Last May, I turned 24. It had been a while since I’d gone out with my friends, and I got drunk. I was feeling good and content because everything had fallen into place — I had a business partner who was interested in my feature film idea. I was working on a short film. I was growing closer with new friends. I had reunited with a college classmate and fell hard for him — something that hadn’t happened to me in a very long time. I felt on top of the world.
Two weeks later, my stepdad — the man who had taken me under his wing — passed away unexpectedly. He had a heart attack while on vacation with my mother. He was 53 years old.
I was shocked, then angry, then livid. I spent the remaining summer trying to feel “okay,” pretending to be “okay,” and trying to “fit in” by doing what I thought a 24-year-old is supposed to do. Then, the meltdowns began. I cried hysterically. I cried in front of my friends, something I’d never done before, ever. That made me feel even worse.
I began going to therapy on a weekly basis after my stepfather’s death. In the back of my mind, I understood that much of my anxiety was triggered by my grief. I loved my stepdad, and a part of me certainly felt pressured to hold it together, to stay strong for everyone else. But for the longest time, I was unaware that holding it together for others was only hurting me; I wasn’t exactly dealing with how I felt emotionally. I ignored the fact that, most of the time, I wanted to cry and scream.
Then, another loved one — a friend of my sister — passed suddenly, just hours after my stepfather’s funeral.
That was the first time I really understood what it meant to be in pain. It still devastates me to reflect upon these memories.

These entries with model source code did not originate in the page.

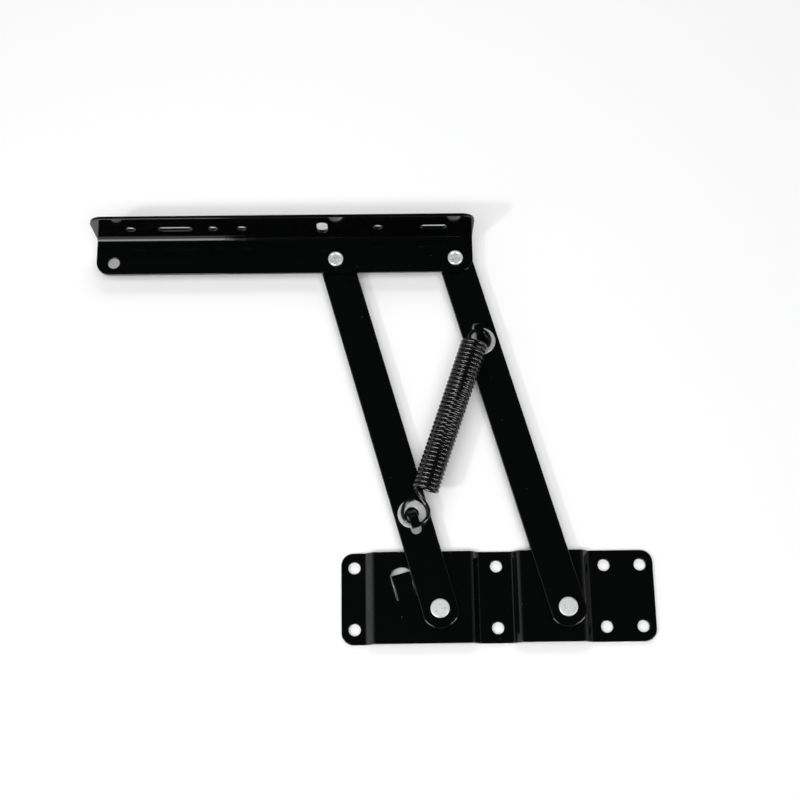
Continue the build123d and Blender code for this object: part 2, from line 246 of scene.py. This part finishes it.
def gloss_paint(name):
    """Gloss black paint with orange peel and dust.

    The peel's height is a fine noise plus four times a broad one, over normals that are rounded near
    edges. Dust is a small disc at the middle of those few Voronoi cells whose random tint is high.
    """
    material = bpy.data.materials.new(name)
    material.use_nodes = True
    tree = material.node_tree
    shader = tree.nodes["Principled BSDF"]
    shader.inputs["IOR"].default_value = PAINT_IOR
    place = tree.nodes.new("ShaderNodeTexCoord")
    peel = tree.nodes.new("ShaderNodeTexNoise")
    peel.inputs["Scale"].default_value = PEEL_SCALE
    peel.inputs["Detail"].default_value = 1.0
    waves = tree.nodes.new("ShaderNodeTexNoise")
    waves.inputs["Scale"].default_value = WAVE_SCALE
    waves.inputs["Detail"].default_value = 2.0
    height = tree.nodes.new("ShaderNodeMath")
    height.operation = "MULTIPLY_ADD"
    height.inputs[1].default_value = WAVE_WEIGHT
    edge = tree.nodes.new("ShaderNodeBevel")
    edge.samples = EDGE_SAMPLES
    edge.inputs["Radius"].default_value = PAINT_EDGE
    bump = tree.nodes.new("ShaderNodeBump")
    bump.inputs["Strength"].default_value = PEEL_STRENGTH
    bump.inputs["Distance"].default_value = PEEL_DEPTH
    cells = tree.nodes.new("ShaderNodeTexVoronoi")
    cells.inputs["Scale"].default_value = DUST_SCALE
    near = tree.nodes.new("ShaderNodeMath")
    near.operation = "LESS_THAN"
    near.inputs[1].default_value = DUST_RADIUS
    tint = tree.nodes.new("ShaderNodeSeparateColor")
    chosen = tree.nodes.new("ShaderNodeMath")
    chosen.operation = "GREATER_THAN"
    chosen.inputs[1].default_value = CLEAN_SHARE
    speck = tree.nodes.new("ShaderNodeMath")
    speck.operation = "MULTIPLY"
    colour = tree.nodes.new("ShaderNodeMix")
    colour.data_type = "RGBA"
    colour.inputs["A"].default_value = PAINT_BLACK
    colour.inputs["B"].default_value = PAINT_DUST
    dull = tree.nodes.new("ShaderNodeMapRange")
    dull.inputs["To Min"].default_value = PAINT_ROUGHNESS
    dull.inputs["To Max"].default_value = DULL_PAINT_ROUGHNESS
    for texture in (peel, waves, cells):
        tree.links.new(place.outputs["Object"], texture.inputs["Vector"])
    tree.links.new(waves.outputs["Fac"], height.inputs[0])
    tree.links.new(peel.outputs["Fac"], height.inputs[2])
    tree.links.new(height.outputs["Value"], bump.inputs["Height"])
    tree.links.new(edge.outputs["Normal"], bump.inputs["Normal"])
    tree.links.new(bump.outputs["Normal"], shader.inputs["Normal"])
    tree.links.new(cells.outputs["Distance"], near.inputs[0])
    tree.links.new(cells.outputs["Color"], tint.inputs["Color"])
    tree.links.new(tint.outputs["Red"], chosen.inputs[0])
    tree.links.new(near.outputs["Value"], speck.inputs[0])
    tree.links.new(chosen.outputs["Value"], speck.inputs[1])
    tree.links.new(speck.outputs["Value"], colour.inputs["Factor"])
    tree.links.new(colour.outputs["Result"], shader.inputs["Base Color"])
    tree.links.new(waves.outputs["Fac"], dull.inputs["Value"])
    tree.links.new(dull.outputs["Result"], shader.inputs["Roughness"])
    return material


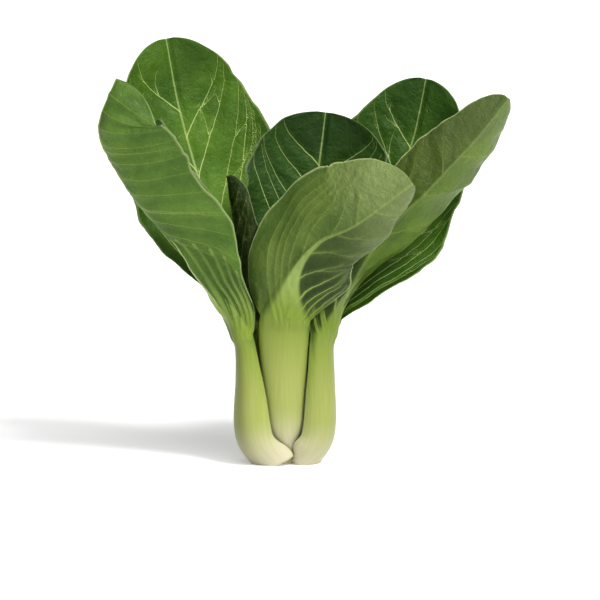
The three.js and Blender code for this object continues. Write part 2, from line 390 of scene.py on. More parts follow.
# Half-widths and heights of veins in millimetres, and how far the outer ones fade
RIB_WIDTH = 1.1
SIDE_VEIN_WIDTH = 0.46
FORK_WIDTH = 0.28
VEIN_END_WIDTH = 0.12
FORK_END_WIDTH = 0.1
RIB_HEIGHT = 1.6
SIDE_VEIN_HEIGHT = 0.6
FORK_HEIGHT = 0.15
FADED_VEIN = 0.2
INSIDE_WEDGE = 9
FAR = 99.0  # a distance beyond any vein's reach
VEIN_SPREAD = 9  # how far from a vein its distance is worked out
FAR_SIDE = 1.6  # distances to a vein's middle line are kept within this
COLOURED_REACH = 1.4  # nothing farther than this from a vein takes its colour

# The doubled-over part of the left leaf: its height, then the ribs below it, at shares of the
# half-width, and the thin veins on it, both with half-widths at start and end
FLAP_STEP = 1.8
FLAP_RIBS = (0.15, 0.33, 0.52, 0.7, 0.87)
FLAP_RIB_WIDTHS = (1.0, 0.8)
FLAP_RIB_HEIGHT = 1.1
FOLDED_VEIN_WIDTHS = (0.3, 0.15)
FOLDED_VEIN_HEIGHT = 0.3
FLAP_VEIN_STRENGTH = 0.32

# Swelling between veins, small blisters, slow waves and stalk ridges, in millimetres
PUCKER = 0.9
QUILT = 0.16
QUILT_SPACING = (3.1, 1.4)
MARGIN_WAVE = 0.7
MARGIN_WAVE_SPACING = 9
BLADE_WAVE = 0.5
BLADE_WAVE_SPACING = 11
STALK_RIDGE_HEIGHT = 0.05
STALK_RIDGE_SPACING = 2.0

# Waxy surface of the leaves, and the dry cut stem
SPECULAR = 0.16
SUBSURFACE = 0.1
SUBSURFACE_RADIUS = (0.6, 1.0, 0.25)
SUBSURFACE_SCALE = 2 * MM
BUMP_DISTANCE = 0.5 * MM
LEAF_BUMP = 0.5
STEM_BUMP = 0.4
STALK_ROUGHNESS = (0.36, 0.36, 0.36, 1)
INSIDE_ROUGHNESS = 0.4
OUTSIDE_ROUGHNESS = (0.5, 0.38)  # low on the blade, and near its tip
STEM_ROUGHNESS = 0.75

# The photograph's framing: 600 pixels span 279 mm at the head, seen from 6 degrees above
PIXEL = 0.465 * MM
PHOTO_SIZE = 600
BASE_PIXEL = (285, 462)
CAMERA_DISTANCE = 1.5
CAMERA_RISE = math.radians(6)
SENSOR_MM = 36

# Studio: direction, apparent width in degrees and strength of each light, then the floor
LIGHTS = (((0.25, -0.7, 1.0), 60, 2.1), ((0.5, -0.55, 0.95), 14, 2.1))
SKY_STRENGTH = 0.28
FLOOR_HALF_SIZE = 40.0
FLOOR_COLOUR = (0.95, 0.95, 0.95, 1)
FLOOR_ROUGHNESS = 0.6
FLOOR_GLOW = 0.25


def smooth(x):
    """Ease from 0 to 1 as x goes from 0 to 1."""
    x = np.clip(x, 0, 1)
    return x * x * (3 - 2 * x)


def value_noise(x, y, rng, size=64):
    """Smooth repeatable noise in -1..1 on a grid of unit cells."""
    table = rng.uniform(-1, 1, (size, size))
    xi, yi = np.floor(x).astype(int), np.floor(y).astype(int)
    fx, fy = smooth(x - xi), smooth(y - yi)

    def at(i, j):
        return table[(xi + i) % size, (yi + j) % size]

    return ((at(0, 0) * (1 - fx) + at(1, 0) * fx) * (1 - fy)
            + (at(0, 1) * (1 - fx) + at(1, 1) * fx) * fy)


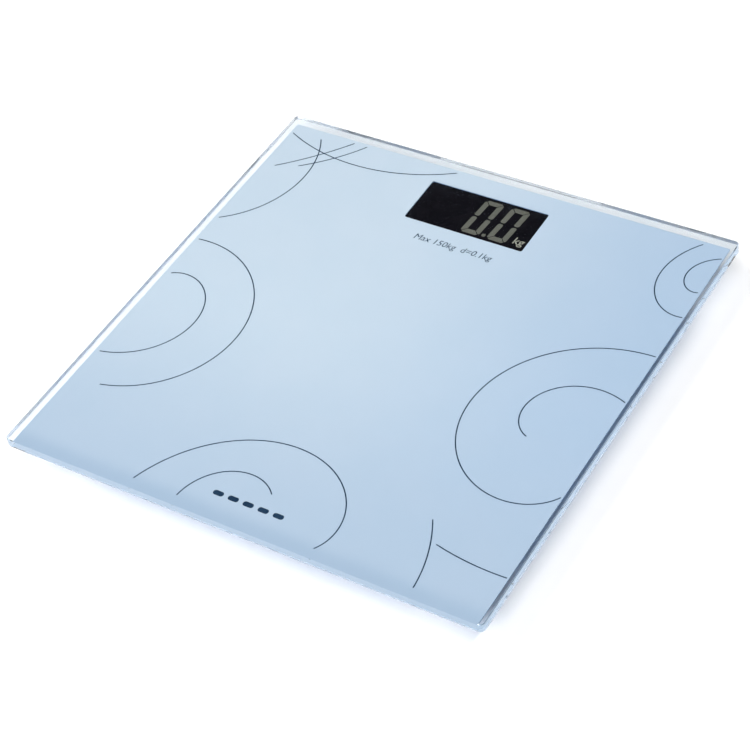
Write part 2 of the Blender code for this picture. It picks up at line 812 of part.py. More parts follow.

Weeks passed and my sorrow remained. As I slipped in and out of severe depression while I mourned these two losses, I was finishing up work on a painfully relevant film project of mine. The film told the story of three young adults and their histories with mental health disorders. It focused on the stigma and shame that comes with mental health battles due to the discouraging and unsupportive behavior of others.
Throughout my work on the film, I further researched mental health disorders and realized that I had symptoms of Generalized Anxiety Disorder and High Functioning Anxiety.
The giveaway, for me, was the fact that I was always worrying; I was consistently overthinking everything. Sometimes I even purposely (or more like subconsciously) stayed busy only so that I wouldn’t have enough time on my hands to think. After all, if I thought about something, it would possibly lead to me having to deal with how I was truly feeling.
Most of the time, I was not okay.
My creative projects helped keep me moving forward as I felt like everything collapsed around me, but I was tempted to quit writing and filmmaking altogether. Close friends reminded me I had too many things I still needed to say. I ignored their advice at first — but then, eventually, I started to get fed up with feeling so sad and unmotivated. I began forcing myself to move on, no matter whether I was ready or not.
It has been a bit more than a year since my stepdad passed away, but I hadn’t realized something until a few days ago — I had to allow myself to feel the dark feelings I was experiencing.
I needed the perspective that a year brings to acknowledge that, when I became frustrated with my grief, I was being too hard on myself. I deserved to take time for myself. I deserved to not be okay.
It is never bad to admit that you need time for yourself, that you need professional guidance, or that you simply need a day off to self-care. I learned that, if I am going to overcome my own worries and fears, if I am going to survive my battles with anxiety and depression, I need to take a step back. I need to recognize that I deserve to take a step back.
It is always okay to not feel okay — that is my motto from here on out. I will continue to be a work-in-progress because I am always learning. There is never a deadline for practicing self-care and protecting my mental health.